Fox wants to protect media content and grow MySpace at the same time. Tough job!

MySpace’s apparent attempt to prevent users from embedding tools such as music, video players and ecommerce engines in their site doesn’t make compute financially or logically.

At stake, the New York Times reported today, is the ability of MySpace and parent News Corp. to ensure that only they  capitalize on the 90 million visitors to MySpace each month.

According to the Times, MySpace is already alienating some of its users, who are attracted to MySpace by its free-wheeling community. They don’t take kindly to an entertainment giant’s attempts to protect intellectual property, whether its copyrighted or not.

So when MySpace shut down popular MySpace blogger and singer Tila Tequila’s web store and music player on Sunday, it undoubtedly annoyed a lot of people.

The risk is that these users will flee MySpace for another site where these restrictions aren’t imposed. That’s not a far-fetched proposition. How many people visit the legalized Napster site today compared with a few years ago?

And of course, if MySpace’s visitors flee, so will advertisers.

That’s the financial piece.

The logical piece is this: embedding a tool on MySpace is as much an infringement of copyrights as embedding it on your own site. That is, not at all. The embedding only becomes a problem if you start playing uncopyrighted material. Presumably, Tequila was only playing her own work on the music player.

Is MySpace really going to prevent people  from getting creative on its site?
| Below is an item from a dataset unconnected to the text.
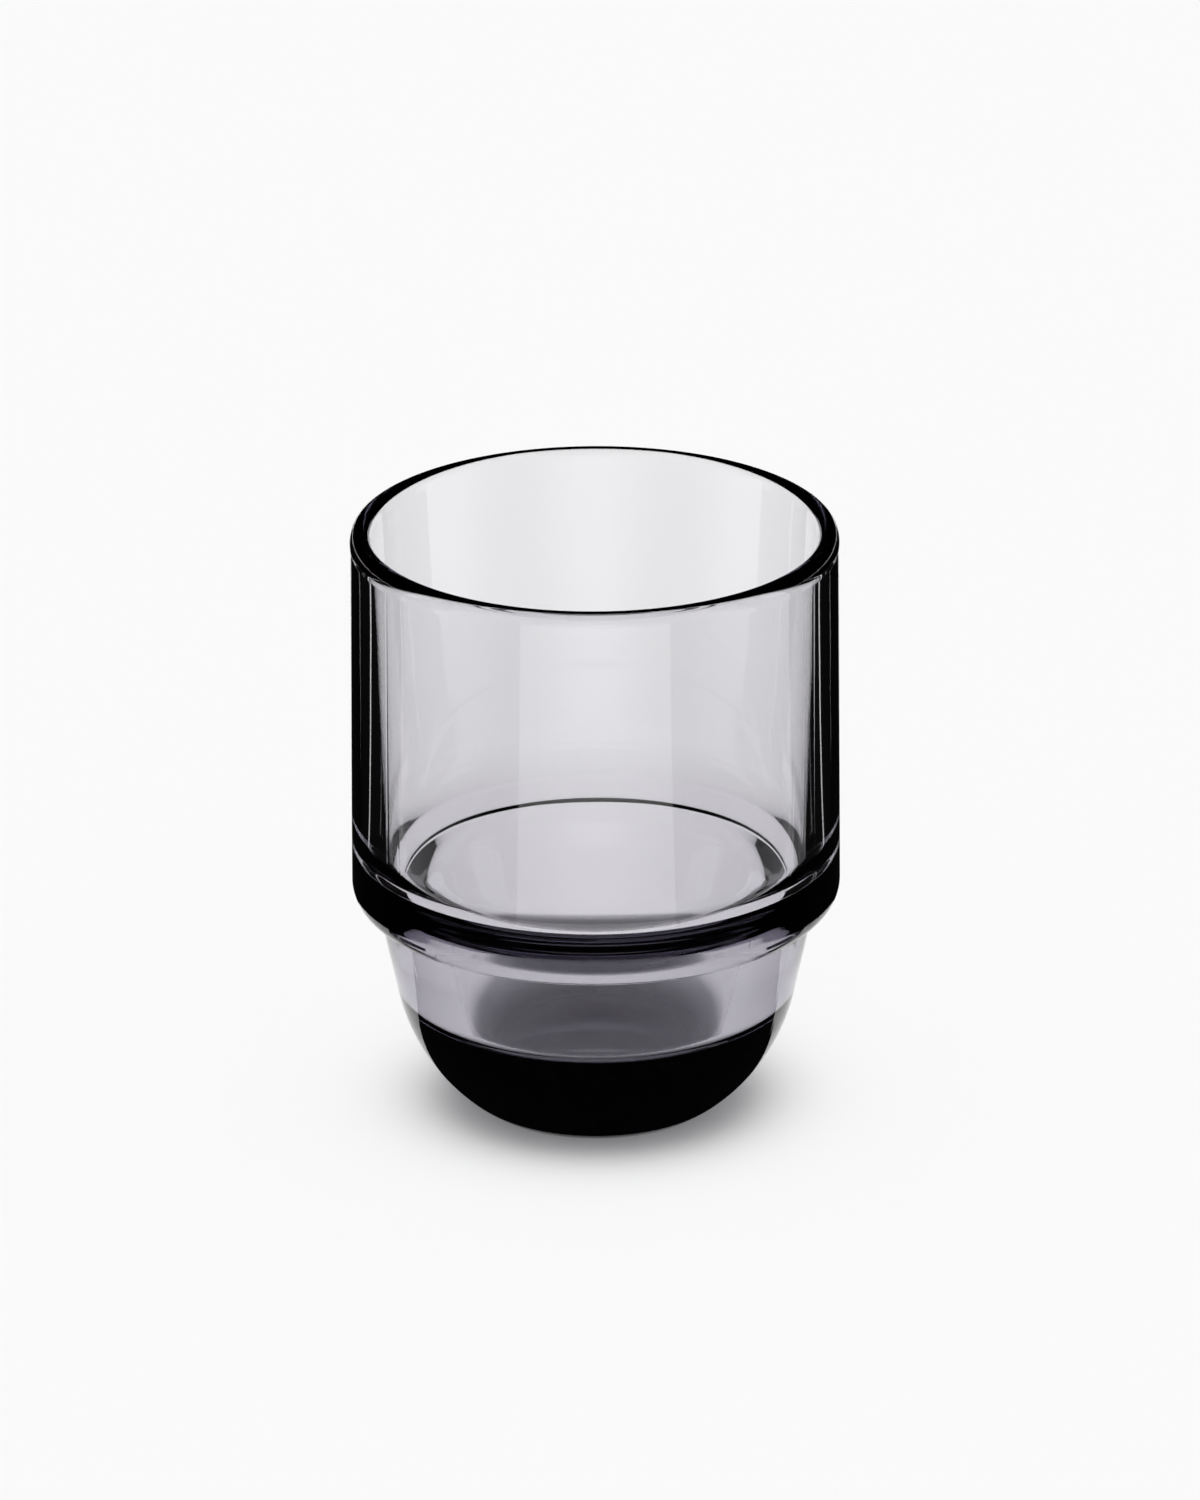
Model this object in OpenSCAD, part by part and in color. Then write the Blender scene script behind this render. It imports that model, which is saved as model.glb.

You could argue that Tequila may have had the right to play music on her site, but she had no right to sell it. Maybe not. But doesn’t it make a lot more sense for MySpace to approach her (and others) and work out a small "usage fee" than to banish them? That, in fact, is exactly what mobile carriers in Europe (and a few in the U.S.) do with people who want to sell using the carriers’ bandwidth: they charge them. And trust me, they’re making a fortune.

If News Corp. doesn’t want its MySpace asset to evaporate, it  needs to ensure that MySpace’s freewheeling community stays freewheeling.